§ **Rows from a dataset**
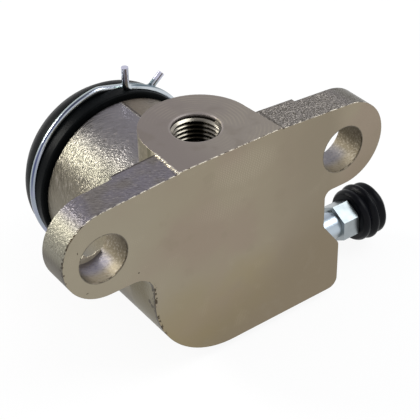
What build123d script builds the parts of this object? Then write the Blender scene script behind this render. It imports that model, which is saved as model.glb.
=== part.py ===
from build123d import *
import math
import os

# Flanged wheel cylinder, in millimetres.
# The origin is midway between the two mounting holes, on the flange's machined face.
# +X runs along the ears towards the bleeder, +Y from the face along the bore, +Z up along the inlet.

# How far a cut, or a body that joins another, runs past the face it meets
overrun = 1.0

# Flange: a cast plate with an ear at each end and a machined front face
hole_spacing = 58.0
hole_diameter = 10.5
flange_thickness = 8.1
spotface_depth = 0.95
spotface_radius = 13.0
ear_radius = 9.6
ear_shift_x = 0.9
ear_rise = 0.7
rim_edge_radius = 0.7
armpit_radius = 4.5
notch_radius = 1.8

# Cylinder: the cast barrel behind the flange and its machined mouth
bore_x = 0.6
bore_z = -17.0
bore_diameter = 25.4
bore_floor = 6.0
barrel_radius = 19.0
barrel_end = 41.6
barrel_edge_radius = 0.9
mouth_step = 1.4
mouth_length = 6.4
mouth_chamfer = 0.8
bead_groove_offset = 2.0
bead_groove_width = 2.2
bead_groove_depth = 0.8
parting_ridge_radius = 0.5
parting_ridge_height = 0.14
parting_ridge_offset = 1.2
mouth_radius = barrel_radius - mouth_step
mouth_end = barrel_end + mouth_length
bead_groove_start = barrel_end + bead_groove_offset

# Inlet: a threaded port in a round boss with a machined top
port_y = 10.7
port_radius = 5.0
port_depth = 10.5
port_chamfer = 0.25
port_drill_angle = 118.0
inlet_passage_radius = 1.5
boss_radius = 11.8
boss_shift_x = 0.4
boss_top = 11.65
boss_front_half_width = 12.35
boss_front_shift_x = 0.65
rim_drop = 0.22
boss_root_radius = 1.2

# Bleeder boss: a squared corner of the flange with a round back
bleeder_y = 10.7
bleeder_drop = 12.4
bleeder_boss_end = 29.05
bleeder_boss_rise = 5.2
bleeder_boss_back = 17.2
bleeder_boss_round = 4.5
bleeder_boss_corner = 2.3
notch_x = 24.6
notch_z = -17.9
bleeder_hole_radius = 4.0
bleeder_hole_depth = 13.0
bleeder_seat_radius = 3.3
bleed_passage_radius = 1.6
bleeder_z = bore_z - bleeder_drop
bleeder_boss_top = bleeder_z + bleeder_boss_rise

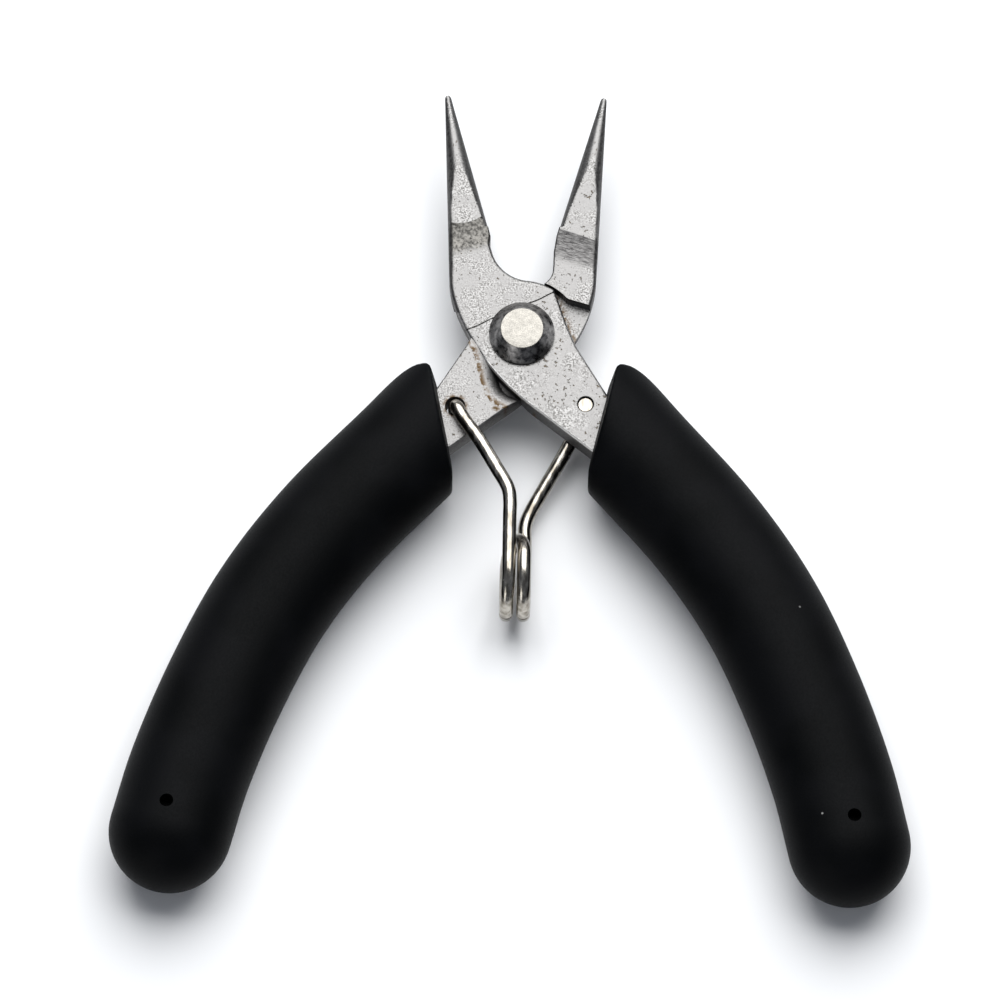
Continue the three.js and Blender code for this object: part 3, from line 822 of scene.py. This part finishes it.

§ **Problem to work on**
Copy the material above back out, exactly as written.

§ **Task response**
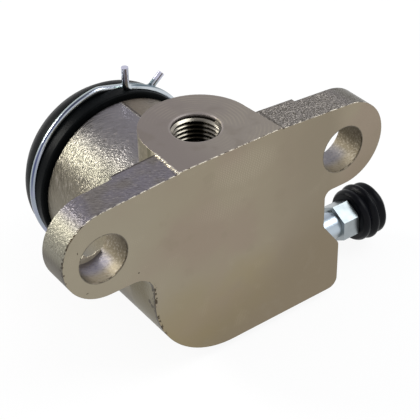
What build123d script builds the parts of this object? Then write the Blender scene script behind this render. It imports that model, which is saved as model.glb.
=== part.py ===
from build123d import *
import math
import os

# Flanged wheel cylinder, in millimetres.
# The origin is midway between the two mounting holes, on the flange's machined face.
# +X runs along the ears towards the bleeder, +Y from the face along the bore, +Z up along the inlet.

# How far a cut, or a body that joins another, runs past the face it meets
overrun = 1.0

# Flange: a cast plate with an ear at each end and a machined front face
hole_spacing = 58.0
hole_diameter = 10.5
flange_thickness = 8.1
spotface_depth = 0.95
spotface_radius = 13.0
ear_radius = 9.6
ear_shift_x = 0.9
ear_rise = 0.7
rim_edge_radius = 0.7
armpit_radius = 4.5
notch_radius = 1.8

# Cylinder: the cast barrel behind the flange and its machined mouth
bore_x = 0.6
bore_z = -17.0
bore_diameter = 25.4
bore_floor = 6.0
barrel_radius = 19.0
barrel_end = 41.6
barrel_edge_radius = 0.9
mouth_step = 1.4
mouth_length = 6.4
mouth_chamfer = 0.8
bead_groove_offset = 2.0
bead_groove_width = 2.2
bead_groove_depth = 0.8
parting_ridge_radius = 0.5
parting_ridge_height = 0.14
parting_ridge_offset = 1.2
mouth_radius = barrel_radius - mouth_step
mouth_end = barrel_end + mouth_length
bead_groove_start = barrel_end + bead_groove_offset

# Inlet: a threaded port in a round boss with a machined top
port_y = 10.7
port_radius = 5.0
port_depth = 10.5
port_chamfer = 0.25
port_drill_angle = 118.0
inlet_passage_radius = 1.5
boss_radius = 11.8
boss_shift_x = 0.4
boss_top = 11.65
boss_front_half_width = 12.35
boss_front_shift_x = 0.65
rim_drop = 0.22
boss_root_radius = 1.2

# Bleeder boss: a squared corner of the flange with a round back
bleeder_y = 10.7
bleeder_drop = 12.4
bleeder_boss_end = 29.05
bleeder_boss_rise = 5.2
bleeder_boss_back = 17.2
bleeder_boss_round = 4.5
bleeder_boss_corner = 2.3
notch_x = 24.6
notch_z = -17.9
bleeder_hole_radius = 4.0
bleeder_hole_depth = 13.0
bleeder_seat_radius = 3.3
bleed_passage_radius = 1.6
bleeder_z = bore_z - bleeder_drop
bleeder_boss_top = bleeder_z + bleeder_boss_rise

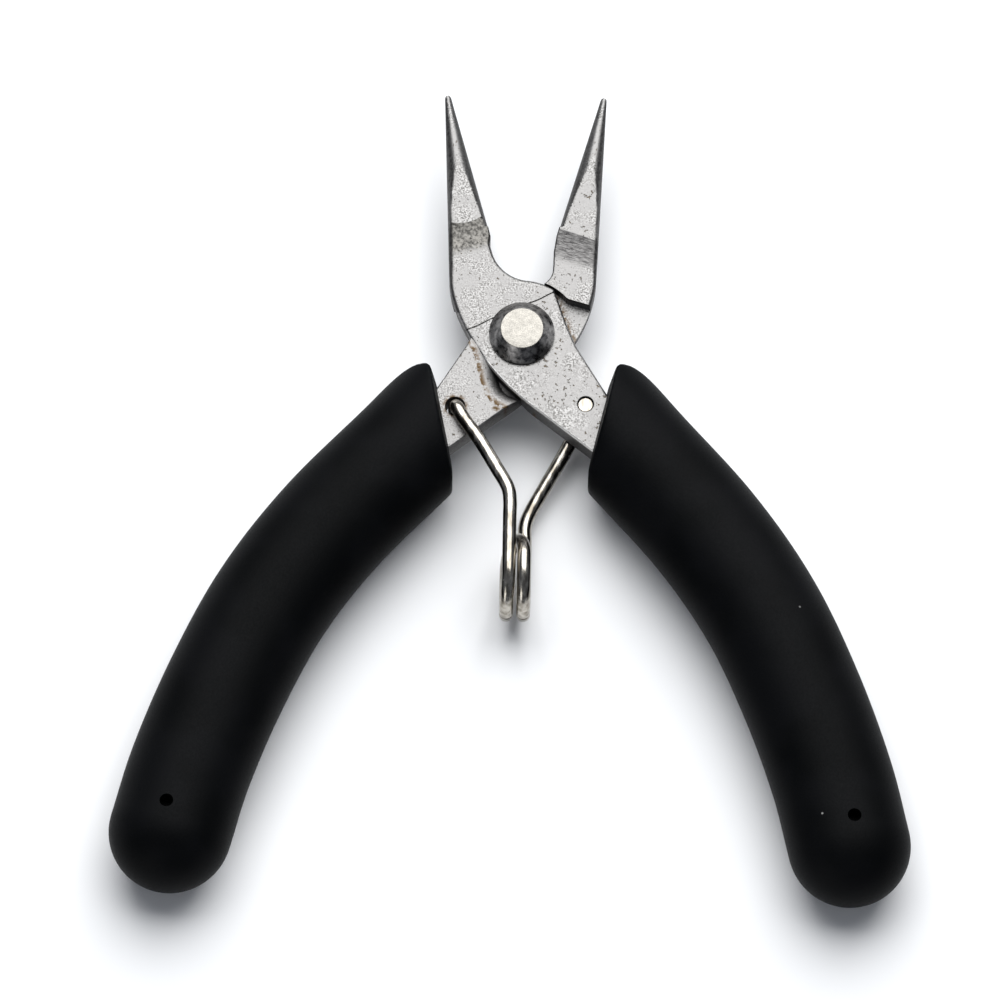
Continue the three.js and Blender code for this object: part 3, from line 822 of scene.py. This part finishes it.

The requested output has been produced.